== TASK DETAILS ==
Transcribe only the lines of the listing below from the one holding "The three.js and Blender code for this object" through the one holding "of the mat.", inclusive, without any change.

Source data
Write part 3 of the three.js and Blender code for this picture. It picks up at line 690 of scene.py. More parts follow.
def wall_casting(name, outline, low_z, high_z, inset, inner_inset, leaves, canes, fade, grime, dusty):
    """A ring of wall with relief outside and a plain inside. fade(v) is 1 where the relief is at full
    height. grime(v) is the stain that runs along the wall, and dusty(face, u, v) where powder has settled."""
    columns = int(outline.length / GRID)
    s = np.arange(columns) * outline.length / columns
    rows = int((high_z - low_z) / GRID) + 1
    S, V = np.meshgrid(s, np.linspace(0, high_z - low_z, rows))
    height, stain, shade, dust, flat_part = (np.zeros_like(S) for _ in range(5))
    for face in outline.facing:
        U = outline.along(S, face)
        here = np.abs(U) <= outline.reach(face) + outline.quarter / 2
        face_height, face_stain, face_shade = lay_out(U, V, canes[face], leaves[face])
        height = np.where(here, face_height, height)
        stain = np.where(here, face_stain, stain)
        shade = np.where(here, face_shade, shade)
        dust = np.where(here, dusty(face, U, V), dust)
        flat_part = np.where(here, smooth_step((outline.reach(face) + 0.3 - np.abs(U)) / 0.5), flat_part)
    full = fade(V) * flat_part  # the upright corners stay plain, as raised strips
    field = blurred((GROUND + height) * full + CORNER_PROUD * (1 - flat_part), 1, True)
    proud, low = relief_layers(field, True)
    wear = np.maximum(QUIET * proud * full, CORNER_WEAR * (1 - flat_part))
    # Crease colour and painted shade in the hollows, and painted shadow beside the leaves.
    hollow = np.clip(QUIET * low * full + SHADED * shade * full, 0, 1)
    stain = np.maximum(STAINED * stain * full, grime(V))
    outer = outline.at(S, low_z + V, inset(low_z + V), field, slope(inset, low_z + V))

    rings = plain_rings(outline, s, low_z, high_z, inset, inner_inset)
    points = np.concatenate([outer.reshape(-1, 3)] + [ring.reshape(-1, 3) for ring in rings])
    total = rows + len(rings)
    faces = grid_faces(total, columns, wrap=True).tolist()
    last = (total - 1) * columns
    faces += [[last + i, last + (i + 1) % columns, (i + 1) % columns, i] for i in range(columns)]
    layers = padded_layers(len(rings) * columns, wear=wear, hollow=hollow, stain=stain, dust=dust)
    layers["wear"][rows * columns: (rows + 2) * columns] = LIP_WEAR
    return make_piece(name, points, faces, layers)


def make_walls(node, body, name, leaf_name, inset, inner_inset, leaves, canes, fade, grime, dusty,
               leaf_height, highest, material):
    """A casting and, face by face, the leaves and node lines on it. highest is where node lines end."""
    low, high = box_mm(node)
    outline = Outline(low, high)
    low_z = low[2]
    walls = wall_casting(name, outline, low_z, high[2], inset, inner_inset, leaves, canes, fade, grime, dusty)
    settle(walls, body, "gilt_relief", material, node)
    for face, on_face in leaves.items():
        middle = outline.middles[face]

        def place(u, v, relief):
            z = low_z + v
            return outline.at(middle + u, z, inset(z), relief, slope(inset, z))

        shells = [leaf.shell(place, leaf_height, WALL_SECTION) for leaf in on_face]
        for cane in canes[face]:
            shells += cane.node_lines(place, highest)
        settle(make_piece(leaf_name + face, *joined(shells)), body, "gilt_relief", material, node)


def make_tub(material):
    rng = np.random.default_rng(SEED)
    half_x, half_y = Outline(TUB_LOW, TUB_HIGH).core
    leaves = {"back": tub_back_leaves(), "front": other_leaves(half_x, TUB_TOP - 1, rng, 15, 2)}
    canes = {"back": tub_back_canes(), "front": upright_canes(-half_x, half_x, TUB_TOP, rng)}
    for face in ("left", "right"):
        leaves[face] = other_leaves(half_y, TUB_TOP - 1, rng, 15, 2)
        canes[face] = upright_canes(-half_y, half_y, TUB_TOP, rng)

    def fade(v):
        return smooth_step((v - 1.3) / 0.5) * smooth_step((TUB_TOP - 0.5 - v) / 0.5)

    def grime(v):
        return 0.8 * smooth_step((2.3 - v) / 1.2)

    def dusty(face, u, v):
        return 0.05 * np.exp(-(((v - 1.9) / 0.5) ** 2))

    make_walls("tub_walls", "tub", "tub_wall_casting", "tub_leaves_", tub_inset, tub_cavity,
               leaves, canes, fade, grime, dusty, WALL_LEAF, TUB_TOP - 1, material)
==
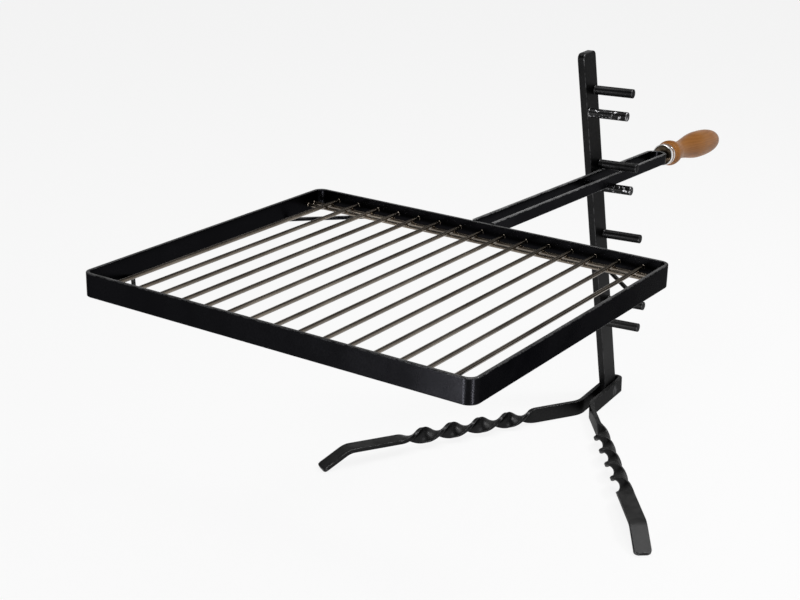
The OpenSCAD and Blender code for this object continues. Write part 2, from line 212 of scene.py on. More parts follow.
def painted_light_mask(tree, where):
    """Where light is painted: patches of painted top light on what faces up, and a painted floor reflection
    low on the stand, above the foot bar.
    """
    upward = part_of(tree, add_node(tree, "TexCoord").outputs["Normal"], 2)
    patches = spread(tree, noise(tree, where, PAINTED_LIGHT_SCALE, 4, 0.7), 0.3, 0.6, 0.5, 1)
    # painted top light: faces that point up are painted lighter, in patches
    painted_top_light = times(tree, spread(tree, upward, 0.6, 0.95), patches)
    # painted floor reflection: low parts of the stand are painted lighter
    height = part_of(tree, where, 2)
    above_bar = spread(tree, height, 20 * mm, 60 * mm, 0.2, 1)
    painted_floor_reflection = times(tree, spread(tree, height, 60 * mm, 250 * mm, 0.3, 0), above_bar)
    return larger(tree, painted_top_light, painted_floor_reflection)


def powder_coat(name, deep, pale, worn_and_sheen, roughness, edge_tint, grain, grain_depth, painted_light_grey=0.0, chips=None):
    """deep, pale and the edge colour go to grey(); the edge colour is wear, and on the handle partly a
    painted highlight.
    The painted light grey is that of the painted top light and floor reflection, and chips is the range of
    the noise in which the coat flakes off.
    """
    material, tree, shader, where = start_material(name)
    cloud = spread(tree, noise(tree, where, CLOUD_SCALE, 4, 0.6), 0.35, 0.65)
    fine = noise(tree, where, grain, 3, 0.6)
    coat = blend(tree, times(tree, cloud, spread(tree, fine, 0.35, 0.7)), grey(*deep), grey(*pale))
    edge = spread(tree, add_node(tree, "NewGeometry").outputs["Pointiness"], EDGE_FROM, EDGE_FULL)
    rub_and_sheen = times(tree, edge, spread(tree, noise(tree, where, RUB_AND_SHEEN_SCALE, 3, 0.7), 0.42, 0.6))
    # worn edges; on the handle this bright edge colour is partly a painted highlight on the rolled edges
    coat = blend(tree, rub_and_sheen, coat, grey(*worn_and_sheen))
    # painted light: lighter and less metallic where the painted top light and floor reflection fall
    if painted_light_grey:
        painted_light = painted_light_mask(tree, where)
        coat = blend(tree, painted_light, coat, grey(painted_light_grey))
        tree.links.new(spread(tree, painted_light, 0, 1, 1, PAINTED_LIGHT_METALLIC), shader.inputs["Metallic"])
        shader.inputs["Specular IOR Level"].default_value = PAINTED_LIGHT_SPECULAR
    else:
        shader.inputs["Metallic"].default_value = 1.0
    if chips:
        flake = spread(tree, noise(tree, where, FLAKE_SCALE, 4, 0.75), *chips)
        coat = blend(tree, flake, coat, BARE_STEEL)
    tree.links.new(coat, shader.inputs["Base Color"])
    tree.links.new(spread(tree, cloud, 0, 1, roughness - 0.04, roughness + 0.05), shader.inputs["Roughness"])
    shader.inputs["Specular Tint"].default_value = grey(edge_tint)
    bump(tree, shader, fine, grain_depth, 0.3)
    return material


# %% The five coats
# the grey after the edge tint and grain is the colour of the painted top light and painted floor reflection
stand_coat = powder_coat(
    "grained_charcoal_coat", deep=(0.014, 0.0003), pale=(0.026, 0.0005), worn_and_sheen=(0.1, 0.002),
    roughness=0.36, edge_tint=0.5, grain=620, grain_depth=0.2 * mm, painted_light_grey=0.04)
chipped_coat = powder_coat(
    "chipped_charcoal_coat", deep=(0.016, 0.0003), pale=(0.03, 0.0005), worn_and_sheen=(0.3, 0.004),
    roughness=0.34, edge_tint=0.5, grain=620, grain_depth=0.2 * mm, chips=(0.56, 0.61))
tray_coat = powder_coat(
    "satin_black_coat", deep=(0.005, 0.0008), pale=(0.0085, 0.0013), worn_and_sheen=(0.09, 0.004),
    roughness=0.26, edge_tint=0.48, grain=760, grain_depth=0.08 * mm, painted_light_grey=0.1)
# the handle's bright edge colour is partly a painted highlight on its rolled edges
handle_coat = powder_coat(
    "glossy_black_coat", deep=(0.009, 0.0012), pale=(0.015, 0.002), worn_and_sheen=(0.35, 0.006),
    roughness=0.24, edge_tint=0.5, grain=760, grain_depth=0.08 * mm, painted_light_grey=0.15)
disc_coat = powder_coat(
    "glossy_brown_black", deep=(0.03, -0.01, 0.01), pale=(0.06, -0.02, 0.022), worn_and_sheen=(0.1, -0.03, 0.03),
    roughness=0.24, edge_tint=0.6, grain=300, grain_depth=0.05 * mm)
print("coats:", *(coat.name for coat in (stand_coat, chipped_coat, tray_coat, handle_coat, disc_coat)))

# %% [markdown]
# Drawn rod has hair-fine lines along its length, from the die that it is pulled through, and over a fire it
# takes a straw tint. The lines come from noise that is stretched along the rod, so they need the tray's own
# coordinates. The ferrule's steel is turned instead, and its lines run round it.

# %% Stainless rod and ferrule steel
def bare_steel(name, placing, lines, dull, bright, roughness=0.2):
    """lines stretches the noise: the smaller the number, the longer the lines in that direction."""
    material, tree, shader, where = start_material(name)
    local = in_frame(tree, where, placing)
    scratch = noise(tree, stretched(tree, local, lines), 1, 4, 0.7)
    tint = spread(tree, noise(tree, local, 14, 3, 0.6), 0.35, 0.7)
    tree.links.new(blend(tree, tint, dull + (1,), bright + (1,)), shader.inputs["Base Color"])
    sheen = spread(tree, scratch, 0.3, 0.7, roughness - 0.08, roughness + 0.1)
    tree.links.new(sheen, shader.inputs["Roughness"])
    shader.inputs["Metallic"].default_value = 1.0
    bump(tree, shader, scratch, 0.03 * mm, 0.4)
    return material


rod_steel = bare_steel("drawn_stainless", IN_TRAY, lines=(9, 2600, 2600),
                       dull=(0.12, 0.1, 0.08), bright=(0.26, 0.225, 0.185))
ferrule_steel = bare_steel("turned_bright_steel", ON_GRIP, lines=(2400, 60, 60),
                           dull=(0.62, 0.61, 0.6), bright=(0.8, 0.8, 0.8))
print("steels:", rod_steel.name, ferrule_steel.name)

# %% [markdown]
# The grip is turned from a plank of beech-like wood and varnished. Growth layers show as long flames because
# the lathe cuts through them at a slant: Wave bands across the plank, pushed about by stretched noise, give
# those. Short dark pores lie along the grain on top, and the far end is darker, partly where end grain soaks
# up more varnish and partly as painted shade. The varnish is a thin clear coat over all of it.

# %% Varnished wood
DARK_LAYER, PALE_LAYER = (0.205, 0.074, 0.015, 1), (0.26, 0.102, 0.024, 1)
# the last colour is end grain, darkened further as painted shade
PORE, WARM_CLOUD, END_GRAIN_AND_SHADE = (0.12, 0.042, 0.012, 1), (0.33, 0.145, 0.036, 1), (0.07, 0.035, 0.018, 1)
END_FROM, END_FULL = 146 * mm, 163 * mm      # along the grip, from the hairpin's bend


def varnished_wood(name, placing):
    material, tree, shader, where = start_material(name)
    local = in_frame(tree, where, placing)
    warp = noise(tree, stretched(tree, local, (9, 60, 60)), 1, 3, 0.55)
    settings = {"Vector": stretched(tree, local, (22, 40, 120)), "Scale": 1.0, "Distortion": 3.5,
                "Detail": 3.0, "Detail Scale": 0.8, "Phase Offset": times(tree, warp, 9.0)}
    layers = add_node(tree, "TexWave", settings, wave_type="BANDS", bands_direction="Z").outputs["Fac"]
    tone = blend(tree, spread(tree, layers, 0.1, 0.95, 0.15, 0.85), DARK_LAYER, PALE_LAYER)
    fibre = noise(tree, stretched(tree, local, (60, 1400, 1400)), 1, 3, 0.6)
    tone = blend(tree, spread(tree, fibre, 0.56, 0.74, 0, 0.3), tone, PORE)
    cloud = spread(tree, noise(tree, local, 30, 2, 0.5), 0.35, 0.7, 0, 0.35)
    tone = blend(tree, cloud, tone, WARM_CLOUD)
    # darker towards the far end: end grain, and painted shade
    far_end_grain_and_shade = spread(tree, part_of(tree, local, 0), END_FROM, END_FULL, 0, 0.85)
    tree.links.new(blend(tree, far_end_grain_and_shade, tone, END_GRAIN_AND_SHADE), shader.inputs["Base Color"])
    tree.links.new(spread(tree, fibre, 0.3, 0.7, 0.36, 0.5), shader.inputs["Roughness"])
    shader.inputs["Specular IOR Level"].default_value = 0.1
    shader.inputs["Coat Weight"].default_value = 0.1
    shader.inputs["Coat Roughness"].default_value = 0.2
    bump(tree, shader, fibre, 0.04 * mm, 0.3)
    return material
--
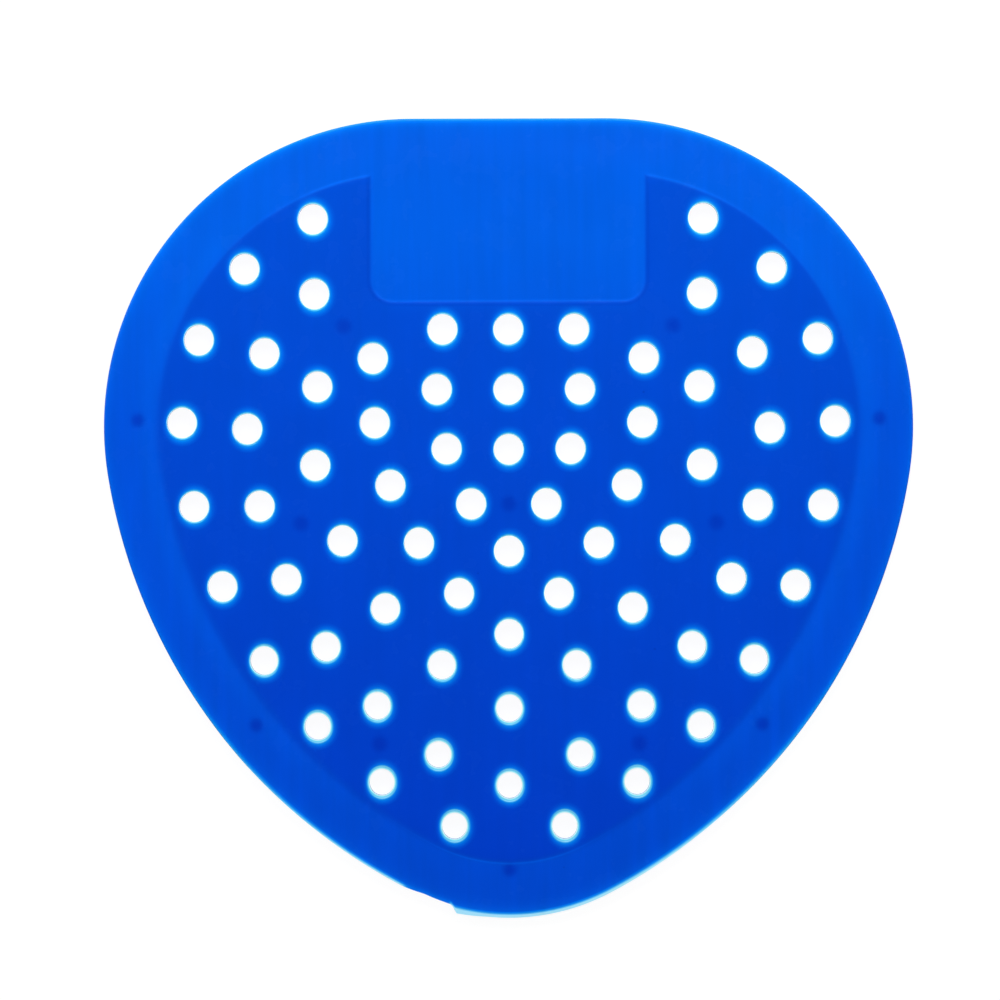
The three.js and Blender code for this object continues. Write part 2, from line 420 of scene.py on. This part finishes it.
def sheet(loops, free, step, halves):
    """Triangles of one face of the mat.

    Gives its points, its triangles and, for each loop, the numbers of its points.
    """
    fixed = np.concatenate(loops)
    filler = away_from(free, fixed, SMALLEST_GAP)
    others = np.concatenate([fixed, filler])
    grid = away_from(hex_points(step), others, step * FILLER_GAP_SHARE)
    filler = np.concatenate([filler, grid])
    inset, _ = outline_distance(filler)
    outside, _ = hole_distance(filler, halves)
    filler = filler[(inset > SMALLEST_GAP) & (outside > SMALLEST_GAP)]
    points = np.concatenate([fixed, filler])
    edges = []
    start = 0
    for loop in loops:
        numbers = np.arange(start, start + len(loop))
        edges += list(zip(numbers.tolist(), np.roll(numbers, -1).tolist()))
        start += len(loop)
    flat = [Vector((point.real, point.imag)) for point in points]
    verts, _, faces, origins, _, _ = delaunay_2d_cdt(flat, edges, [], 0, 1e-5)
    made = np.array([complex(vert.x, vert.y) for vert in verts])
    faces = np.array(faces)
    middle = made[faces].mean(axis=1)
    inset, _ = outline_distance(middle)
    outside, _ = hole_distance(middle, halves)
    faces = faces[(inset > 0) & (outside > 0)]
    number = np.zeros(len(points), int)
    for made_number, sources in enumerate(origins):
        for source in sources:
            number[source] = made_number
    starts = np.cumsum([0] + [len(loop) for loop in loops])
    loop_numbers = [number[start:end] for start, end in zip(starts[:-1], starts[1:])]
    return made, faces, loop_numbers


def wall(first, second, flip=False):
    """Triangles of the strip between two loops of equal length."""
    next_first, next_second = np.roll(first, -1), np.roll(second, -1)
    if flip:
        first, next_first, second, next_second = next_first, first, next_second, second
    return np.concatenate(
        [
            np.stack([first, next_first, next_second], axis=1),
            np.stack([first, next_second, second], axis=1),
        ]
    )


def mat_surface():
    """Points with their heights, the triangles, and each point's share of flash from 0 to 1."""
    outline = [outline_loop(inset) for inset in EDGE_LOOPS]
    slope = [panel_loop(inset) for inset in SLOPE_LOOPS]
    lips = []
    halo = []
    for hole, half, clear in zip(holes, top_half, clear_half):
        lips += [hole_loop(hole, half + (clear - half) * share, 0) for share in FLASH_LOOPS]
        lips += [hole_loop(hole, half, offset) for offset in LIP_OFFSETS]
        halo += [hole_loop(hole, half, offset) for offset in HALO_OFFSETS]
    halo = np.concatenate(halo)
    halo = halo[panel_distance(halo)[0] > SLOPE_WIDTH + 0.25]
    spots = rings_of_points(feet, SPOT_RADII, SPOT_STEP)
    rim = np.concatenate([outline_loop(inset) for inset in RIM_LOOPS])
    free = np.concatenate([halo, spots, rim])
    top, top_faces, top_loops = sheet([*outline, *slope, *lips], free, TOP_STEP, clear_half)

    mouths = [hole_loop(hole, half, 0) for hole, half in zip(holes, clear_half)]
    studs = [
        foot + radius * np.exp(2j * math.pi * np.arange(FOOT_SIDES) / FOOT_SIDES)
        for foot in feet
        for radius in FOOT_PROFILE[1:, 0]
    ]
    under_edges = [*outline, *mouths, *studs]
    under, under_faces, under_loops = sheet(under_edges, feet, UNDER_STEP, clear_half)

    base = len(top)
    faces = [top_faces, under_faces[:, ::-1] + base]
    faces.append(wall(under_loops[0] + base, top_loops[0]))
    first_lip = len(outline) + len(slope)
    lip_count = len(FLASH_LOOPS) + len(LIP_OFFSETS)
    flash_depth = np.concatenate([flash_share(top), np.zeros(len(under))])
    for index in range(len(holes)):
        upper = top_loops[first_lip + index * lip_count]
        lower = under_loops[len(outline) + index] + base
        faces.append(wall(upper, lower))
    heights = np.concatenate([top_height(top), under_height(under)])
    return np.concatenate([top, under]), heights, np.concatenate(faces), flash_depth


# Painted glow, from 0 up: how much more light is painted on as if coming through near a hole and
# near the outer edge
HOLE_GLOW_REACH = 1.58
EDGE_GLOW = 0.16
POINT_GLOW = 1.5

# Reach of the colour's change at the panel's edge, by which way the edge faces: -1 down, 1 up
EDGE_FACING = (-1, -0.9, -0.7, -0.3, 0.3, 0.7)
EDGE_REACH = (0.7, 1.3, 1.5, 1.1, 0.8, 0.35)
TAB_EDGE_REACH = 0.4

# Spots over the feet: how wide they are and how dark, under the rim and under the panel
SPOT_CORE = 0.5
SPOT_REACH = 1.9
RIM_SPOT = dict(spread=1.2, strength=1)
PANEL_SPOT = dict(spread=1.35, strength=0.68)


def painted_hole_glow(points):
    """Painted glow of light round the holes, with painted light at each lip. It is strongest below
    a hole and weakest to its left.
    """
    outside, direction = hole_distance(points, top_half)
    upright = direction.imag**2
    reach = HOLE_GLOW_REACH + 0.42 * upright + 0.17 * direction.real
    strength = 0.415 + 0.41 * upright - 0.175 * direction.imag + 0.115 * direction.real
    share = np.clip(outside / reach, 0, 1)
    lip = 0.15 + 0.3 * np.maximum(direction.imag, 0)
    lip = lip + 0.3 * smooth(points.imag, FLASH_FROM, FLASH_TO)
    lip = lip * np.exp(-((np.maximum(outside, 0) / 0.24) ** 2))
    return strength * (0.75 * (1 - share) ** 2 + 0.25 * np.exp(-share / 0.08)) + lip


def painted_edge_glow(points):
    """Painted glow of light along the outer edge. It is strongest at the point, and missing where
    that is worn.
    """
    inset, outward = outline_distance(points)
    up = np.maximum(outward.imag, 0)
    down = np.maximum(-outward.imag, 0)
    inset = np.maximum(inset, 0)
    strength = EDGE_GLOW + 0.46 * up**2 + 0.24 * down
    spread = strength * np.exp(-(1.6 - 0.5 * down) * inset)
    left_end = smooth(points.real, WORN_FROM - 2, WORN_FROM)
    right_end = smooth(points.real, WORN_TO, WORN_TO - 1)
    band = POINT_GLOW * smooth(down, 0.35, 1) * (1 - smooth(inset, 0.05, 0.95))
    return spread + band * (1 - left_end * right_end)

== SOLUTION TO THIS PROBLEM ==
The three.js and Blender code for this object continues. Write part 2, from line 420 of scene.py on. This part finishes it.
def sheet(loops, free, step, halves):
    """Triangles of one face of the mat.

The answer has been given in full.